**WHAT IS NEEDED:** Search the material below for the string "with" and list each line that holds it.

**DATA EXCERPTS:**
* START *

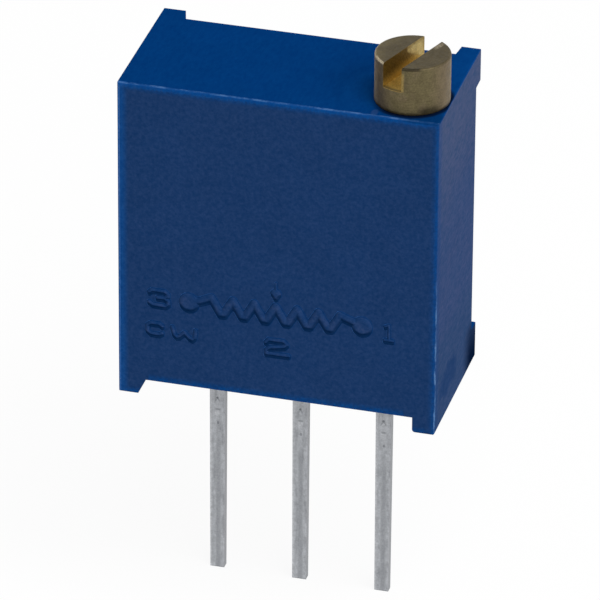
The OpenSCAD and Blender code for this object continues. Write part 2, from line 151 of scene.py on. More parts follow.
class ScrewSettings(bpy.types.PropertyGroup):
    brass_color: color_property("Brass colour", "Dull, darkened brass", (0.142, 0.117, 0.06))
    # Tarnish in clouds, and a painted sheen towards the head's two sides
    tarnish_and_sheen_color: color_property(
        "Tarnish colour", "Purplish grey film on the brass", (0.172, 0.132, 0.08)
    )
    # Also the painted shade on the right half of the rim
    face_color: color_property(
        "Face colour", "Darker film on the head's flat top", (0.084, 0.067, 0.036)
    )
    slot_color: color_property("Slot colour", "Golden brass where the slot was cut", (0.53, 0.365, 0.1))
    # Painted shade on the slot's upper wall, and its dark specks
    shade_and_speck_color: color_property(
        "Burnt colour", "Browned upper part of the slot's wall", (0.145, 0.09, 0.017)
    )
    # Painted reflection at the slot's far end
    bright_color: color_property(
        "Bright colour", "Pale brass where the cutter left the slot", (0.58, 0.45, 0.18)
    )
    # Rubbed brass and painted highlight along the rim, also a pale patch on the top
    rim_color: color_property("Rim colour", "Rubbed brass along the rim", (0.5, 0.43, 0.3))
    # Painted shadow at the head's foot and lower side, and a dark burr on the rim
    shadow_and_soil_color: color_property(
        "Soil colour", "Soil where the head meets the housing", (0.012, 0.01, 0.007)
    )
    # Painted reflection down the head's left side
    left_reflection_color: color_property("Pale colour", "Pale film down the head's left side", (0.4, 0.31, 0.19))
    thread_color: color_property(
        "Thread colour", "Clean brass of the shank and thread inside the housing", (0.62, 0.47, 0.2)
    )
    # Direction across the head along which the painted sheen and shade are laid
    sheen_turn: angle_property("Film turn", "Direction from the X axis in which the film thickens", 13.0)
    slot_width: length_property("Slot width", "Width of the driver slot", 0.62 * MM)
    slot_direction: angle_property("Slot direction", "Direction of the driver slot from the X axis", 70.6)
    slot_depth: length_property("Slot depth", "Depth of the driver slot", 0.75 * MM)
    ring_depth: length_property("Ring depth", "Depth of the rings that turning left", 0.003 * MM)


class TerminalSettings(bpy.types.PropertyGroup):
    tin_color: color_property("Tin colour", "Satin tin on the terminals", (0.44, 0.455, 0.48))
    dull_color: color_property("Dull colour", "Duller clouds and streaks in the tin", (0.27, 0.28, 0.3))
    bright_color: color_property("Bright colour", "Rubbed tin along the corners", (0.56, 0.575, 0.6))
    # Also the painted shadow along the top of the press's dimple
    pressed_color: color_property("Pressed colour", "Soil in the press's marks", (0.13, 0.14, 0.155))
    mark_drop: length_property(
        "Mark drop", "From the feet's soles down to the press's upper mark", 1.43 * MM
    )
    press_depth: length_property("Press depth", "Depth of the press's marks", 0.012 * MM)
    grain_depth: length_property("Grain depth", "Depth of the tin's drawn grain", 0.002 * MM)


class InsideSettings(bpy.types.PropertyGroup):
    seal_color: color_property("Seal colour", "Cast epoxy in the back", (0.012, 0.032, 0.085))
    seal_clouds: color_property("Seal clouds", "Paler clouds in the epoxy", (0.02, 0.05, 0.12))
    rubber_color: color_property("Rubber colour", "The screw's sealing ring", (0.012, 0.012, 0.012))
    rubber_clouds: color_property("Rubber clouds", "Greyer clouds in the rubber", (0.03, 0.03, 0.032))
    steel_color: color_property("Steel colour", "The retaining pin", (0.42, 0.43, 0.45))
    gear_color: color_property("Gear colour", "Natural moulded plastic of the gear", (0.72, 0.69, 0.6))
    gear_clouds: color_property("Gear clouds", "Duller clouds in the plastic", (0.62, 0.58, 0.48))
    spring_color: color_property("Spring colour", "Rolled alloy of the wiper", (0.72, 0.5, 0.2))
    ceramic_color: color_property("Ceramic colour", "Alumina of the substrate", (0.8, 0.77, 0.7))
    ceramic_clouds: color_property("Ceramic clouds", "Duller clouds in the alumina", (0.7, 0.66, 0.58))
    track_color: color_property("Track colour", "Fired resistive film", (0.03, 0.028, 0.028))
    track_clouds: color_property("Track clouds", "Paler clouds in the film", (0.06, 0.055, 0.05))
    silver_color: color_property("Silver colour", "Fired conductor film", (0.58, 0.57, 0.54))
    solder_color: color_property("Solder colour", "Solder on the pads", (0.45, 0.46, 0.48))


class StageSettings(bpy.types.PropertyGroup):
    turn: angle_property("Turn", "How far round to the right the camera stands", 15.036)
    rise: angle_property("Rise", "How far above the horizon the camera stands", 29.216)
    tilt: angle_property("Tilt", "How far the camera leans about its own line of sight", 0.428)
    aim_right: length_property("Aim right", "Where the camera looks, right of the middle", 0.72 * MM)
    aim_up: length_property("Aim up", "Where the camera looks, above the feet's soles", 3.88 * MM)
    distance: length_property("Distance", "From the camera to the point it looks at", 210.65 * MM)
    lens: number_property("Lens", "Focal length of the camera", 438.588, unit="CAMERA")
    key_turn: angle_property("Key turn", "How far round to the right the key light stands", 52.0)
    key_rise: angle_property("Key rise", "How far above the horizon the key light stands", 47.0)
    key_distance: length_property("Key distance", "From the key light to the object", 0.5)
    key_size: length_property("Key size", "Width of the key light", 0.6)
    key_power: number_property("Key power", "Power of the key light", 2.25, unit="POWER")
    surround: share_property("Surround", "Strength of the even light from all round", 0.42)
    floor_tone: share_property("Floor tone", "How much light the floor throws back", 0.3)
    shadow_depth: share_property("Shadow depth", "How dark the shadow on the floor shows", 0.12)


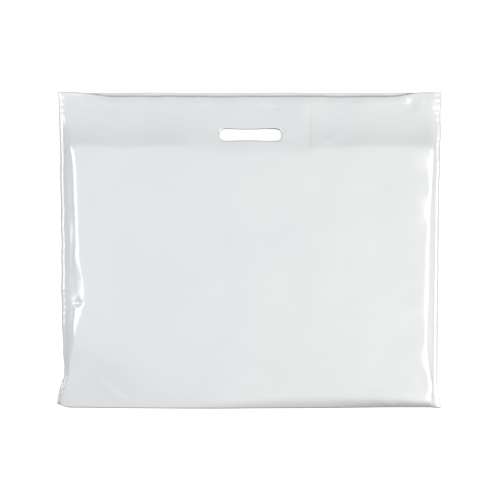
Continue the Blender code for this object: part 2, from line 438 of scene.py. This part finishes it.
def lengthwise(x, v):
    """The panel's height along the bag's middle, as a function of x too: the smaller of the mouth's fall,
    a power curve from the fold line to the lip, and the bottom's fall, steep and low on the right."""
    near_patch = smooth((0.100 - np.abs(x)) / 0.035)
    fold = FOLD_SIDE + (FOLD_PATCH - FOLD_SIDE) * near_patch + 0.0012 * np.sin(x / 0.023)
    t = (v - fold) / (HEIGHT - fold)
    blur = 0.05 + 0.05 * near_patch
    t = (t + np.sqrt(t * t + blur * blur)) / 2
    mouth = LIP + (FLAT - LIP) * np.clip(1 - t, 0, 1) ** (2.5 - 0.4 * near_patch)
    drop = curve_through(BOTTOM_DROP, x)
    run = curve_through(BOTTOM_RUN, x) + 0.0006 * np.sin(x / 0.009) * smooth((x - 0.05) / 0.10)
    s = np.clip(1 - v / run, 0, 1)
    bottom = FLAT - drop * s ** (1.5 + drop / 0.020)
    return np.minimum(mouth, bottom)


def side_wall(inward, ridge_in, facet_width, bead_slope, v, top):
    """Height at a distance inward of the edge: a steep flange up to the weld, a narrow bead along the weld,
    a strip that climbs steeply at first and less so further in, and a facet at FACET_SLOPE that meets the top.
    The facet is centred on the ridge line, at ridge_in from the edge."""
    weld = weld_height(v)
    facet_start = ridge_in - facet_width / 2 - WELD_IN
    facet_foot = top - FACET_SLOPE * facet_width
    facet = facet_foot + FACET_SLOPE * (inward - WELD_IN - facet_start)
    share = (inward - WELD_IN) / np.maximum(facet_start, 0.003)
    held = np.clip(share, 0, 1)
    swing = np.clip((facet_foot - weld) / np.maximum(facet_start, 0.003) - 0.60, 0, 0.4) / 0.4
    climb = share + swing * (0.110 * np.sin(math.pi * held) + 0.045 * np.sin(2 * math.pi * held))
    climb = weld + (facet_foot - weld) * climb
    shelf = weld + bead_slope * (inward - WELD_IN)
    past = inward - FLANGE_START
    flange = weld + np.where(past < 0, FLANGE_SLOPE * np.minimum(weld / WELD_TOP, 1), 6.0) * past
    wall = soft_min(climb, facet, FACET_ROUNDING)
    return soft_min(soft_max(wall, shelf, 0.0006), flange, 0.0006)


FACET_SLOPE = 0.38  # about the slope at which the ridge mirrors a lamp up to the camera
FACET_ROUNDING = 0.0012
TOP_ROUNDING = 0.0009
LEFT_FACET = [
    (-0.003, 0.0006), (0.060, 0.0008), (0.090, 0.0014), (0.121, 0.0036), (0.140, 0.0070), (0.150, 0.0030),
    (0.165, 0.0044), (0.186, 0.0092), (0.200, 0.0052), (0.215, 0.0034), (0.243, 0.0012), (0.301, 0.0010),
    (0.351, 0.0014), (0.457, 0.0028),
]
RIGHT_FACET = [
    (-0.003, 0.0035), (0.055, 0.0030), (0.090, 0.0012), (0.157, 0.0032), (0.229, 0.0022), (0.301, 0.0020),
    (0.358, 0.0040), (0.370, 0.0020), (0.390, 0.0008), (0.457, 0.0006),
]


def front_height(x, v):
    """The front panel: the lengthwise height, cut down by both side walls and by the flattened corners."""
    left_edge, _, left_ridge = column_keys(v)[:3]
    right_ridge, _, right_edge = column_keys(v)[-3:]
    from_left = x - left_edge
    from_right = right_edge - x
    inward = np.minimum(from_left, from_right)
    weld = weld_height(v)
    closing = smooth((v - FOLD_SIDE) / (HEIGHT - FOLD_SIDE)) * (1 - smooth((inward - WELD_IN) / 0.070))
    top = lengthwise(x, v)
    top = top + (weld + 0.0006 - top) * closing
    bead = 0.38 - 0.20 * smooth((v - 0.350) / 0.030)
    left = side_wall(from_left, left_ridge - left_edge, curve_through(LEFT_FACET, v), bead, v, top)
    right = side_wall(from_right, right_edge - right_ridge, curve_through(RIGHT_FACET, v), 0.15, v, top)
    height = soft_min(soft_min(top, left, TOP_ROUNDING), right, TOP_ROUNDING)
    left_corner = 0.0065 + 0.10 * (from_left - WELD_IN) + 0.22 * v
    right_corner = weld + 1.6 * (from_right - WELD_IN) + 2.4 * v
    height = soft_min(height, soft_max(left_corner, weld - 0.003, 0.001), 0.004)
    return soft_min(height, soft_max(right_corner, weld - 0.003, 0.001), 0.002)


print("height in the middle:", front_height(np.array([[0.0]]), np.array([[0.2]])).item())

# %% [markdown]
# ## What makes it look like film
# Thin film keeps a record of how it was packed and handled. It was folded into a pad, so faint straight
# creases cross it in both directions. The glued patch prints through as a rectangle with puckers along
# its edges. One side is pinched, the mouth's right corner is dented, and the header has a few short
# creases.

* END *
* START *

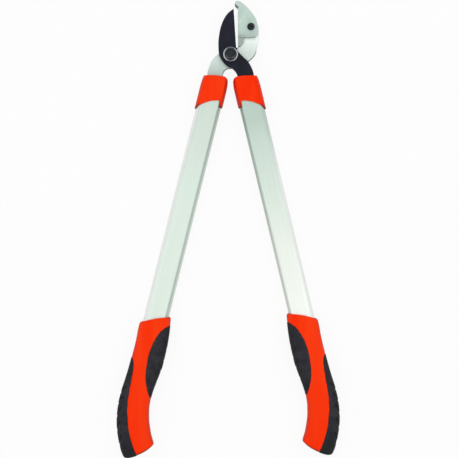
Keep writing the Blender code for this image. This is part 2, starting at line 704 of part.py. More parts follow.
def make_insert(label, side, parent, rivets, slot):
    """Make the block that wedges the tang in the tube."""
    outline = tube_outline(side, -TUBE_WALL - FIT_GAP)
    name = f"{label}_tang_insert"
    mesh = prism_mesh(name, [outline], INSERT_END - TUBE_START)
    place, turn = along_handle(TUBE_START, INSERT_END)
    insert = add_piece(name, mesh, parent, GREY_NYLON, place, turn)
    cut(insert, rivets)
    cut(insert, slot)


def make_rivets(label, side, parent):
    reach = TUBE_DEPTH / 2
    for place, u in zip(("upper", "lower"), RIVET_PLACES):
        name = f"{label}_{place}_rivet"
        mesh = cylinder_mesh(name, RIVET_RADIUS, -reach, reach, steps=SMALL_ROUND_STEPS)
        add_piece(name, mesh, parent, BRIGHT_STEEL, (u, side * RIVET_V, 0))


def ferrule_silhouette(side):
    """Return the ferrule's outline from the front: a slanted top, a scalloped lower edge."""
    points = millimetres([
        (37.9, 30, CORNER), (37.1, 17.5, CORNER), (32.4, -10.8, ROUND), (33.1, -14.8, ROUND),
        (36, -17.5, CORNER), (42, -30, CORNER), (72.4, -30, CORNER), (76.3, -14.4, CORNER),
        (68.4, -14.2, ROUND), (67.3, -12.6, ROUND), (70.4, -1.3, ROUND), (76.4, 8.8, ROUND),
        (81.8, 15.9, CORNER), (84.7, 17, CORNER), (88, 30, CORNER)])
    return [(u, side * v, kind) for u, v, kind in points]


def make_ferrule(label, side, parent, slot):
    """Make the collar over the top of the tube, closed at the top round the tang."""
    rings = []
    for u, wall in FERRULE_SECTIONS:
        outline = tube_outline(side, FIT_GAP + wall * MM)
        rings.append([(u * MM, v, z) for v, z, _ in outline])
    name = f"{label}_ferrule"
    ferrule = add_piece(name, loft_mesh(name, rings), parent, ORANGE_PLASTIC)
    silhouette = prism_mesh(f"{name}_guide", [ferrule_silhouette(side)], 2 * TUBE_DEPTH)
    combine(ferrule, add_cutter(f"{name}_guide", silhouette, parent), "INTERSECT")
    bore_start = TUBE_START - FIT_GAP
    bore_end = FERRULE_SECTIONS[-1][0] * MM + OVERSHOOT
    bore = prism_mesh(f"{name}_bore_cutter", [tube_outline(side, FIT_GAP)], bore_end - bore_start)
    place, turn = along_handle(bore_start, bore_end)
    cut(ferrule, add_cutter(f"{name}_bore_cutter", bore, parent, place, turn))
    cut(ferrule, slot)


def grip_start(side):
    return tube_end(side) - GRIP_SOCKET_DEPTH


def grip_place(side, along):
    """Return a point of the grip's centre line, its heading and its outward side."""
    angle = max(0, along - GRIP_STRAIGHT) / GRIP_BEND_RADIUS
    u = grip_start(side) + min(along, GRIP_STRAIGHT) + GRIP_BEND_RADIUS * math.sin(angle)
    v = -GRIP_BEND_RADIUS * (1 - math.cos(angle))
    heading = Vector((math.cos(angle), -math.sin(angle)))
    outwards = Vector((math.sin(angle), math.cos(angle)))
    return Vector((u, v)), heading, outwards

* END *
* START *

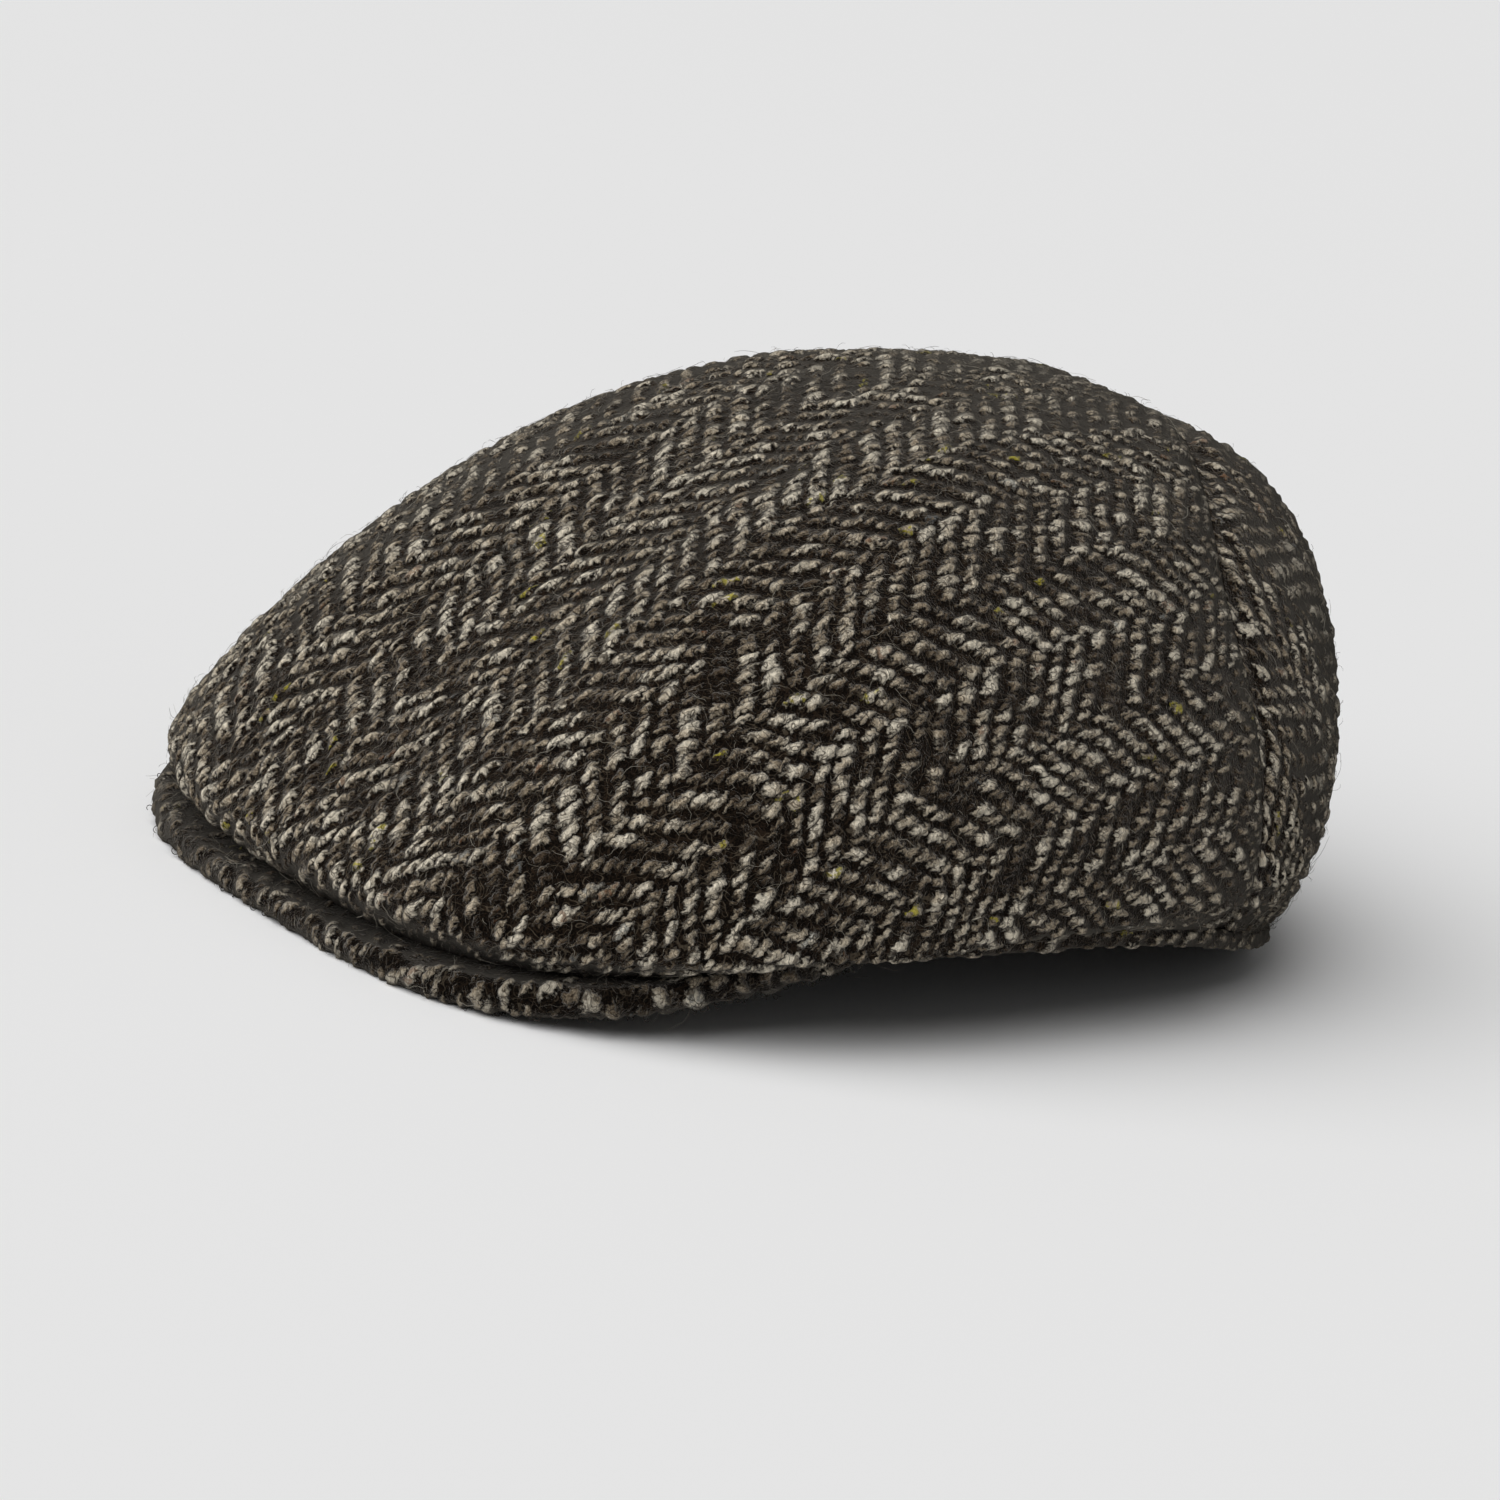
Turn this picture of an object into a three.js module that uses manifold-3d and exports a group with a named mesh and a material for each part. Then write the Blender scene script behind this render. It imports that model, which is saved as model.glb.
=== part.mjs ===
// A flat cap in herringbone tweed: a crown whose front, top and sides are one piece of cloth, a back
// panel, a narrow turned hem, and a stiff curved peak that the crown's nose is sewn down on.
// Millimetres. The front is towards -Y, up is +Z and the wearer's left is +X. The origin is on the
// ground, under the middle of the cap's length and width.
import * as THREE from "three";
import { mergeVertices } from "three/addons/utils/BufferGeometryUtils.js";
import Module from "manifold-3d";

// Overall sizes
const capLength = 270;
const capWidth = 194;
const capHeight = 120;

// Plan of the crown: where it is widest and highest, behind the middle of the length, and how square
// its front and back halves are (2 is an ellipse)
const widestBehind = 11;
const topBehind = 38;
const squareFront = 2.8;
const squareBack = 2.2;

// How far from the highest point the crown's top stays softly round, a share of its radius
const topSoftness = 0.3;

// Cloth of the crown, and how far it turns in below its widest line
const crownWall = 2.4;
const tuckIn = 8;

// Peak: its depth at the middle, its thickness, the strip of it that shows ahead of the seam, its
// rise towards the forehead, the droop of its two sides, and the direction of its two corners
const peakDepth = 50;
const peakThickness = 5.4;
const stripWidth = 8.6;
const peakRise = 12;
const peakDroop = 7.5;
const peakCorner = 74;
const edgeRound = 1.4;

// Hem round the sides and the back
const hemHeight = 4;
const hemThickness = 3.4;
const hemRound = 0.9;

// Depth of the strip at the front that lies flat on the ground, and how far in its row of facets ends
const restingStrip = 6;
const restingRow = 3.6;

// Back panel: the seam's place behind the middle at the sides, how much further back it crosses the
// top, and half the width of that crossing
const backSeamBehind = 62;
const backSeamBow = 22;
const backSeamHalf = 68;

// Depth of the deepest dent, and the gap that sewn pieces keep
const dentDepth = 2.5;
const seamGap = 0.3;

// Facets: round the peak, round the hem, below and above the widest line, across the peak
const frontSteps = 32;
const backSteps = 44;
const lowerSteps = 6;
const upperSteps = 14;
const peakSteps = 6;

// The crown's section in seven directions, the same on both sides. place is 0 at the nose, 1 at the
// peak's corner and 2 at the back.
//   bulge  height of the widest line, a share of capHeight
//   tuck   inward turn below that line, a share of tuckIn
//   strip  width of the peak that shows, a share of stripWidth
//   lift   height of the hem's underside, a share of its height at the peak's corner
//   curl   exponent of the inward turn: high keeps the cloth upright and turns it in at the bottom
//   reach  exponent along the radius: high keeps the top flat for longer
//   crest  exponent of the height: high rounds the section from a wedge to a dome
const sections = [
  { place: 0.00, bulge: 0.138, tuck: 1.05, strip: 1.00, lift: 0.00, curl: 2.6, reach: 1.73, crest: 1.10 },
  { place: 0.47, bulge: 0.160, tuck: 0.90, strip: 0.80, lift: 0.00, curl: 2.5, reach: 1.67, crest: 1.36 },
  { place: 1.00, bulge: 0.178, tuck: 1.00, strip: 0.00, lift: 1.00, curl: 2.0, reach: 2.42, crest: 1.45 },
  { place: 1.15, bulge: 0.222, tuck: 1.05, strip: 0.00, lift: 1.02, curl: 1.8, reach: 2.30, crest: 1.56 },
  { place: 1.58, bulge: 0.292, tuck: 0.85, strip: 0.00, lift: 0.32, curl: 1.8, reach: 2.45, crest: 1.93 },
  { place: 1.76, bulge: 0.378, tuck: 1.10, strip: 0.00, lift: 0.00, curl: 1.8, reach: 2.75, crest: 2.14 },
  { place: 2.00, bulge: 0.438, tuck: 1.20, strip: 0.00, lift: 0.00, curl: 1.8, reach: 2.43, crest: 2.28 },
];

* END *

**RESPONSE TO THE TASK:**
# creases cross it in both directions. The glued patch prints through as a rectangle with puckers along
Turn this picture of an object into a three.js module that uses manifold-3d and exports a group with a named mesh and a material for each part. Then write the Blender scene script behind this render. It imports that model, which is saved as model.glb.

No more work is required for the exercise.